Aim:
Output exactly the lines from the first one down to the line containing "pane of glass.", inclusive.

Supplied material:
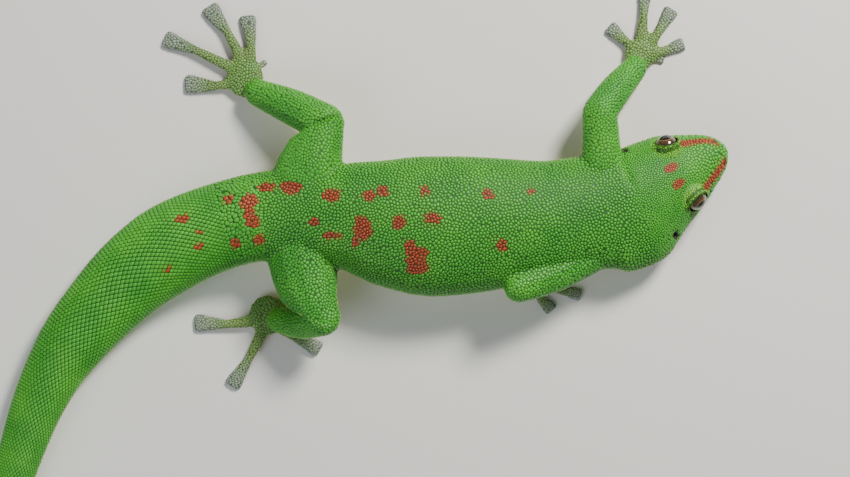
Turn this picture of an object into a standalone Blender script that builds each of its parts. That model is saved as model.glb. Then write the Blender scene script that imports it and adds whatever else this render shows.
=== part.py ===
"""Madagascar day gecko, life size and still, spread flat on the floor as it clung to a pane of glass.

Sizes are millimetres until the meshes are made. A place is given as (back, left, up): how far behind
the tip of the snout it is, how far to the animal's own left of it, and how high above the floor.
The head looks along +X, the back is up, and the animal's left is +Y.
"""

from math import cos, pi, sin

import bmesh
import bpy
import numpy as np
from mathutils import Matrix, Vector

MILLIMETRE = 0.001
GAP = 0.3  # left between two pieces that meet

# Driving lengths along the midline, from the tip of the snout.
HEAD_END = 26.5
NECK_END = 35.5
VENT = 119.0
TAIL_CUTS = (150.0, 184.0, 219.0)
TAIL_END = 256.9

# The midline seen from above: (back, left). The head is turned to the left, the tail swept to the right.
MIDLINE = (
    (0.2, 0.9), (6.5, -2.3), (13.2, -5.9), (20.0, -9.5), (24.5, -11.9), (29.0, -13.6), (34.5, -15.2),
    (44.0, -17.0), (56.5, -18.0), (65.2, -18.5), (74.0, -18.7), (84.0, -18.0), (94.0, -16.3),
    (101.5, -15.8), (109.0, -15.7), (115.2, -16.1), (122.0, -17.4), (128.0, -19.3), (138.2, -23.8),
    (147.8, -30.6), (156.0, -38.8), (163.2, -47.4), (168.5, -55.8), (172.4, -64.0), (175.6, -72.8),
    (178.0, -80.7), (179.8, -89.5), (180.3, -98.3), (179.5, -107.0), (177.8, -115.0), (175.3, -122.0),
)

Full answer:
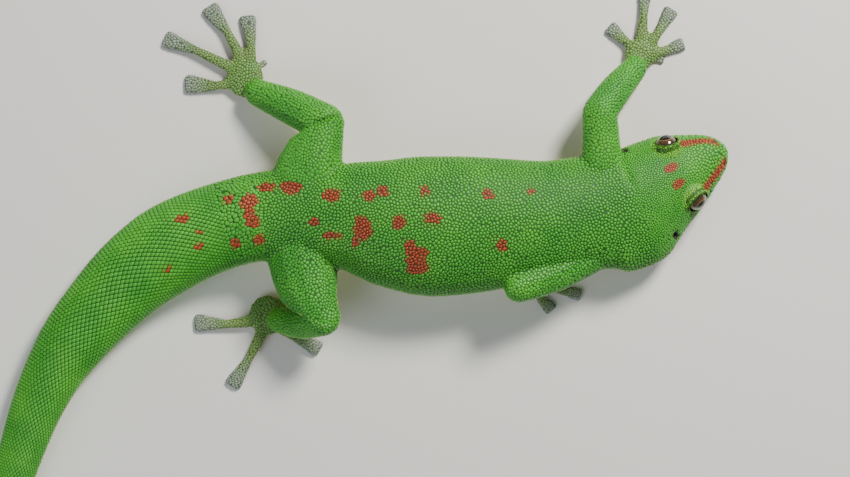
Turn this picture of an object into a standalone Blender script that builds each of its parts. That model is saved as model.glb. Then write the Blender scene script that imports it and adds whatever else this render shows.
=== part.py ===
"""Madagascar day gecko, life size and still, spread flat on the floor as it clung to a pane of glass.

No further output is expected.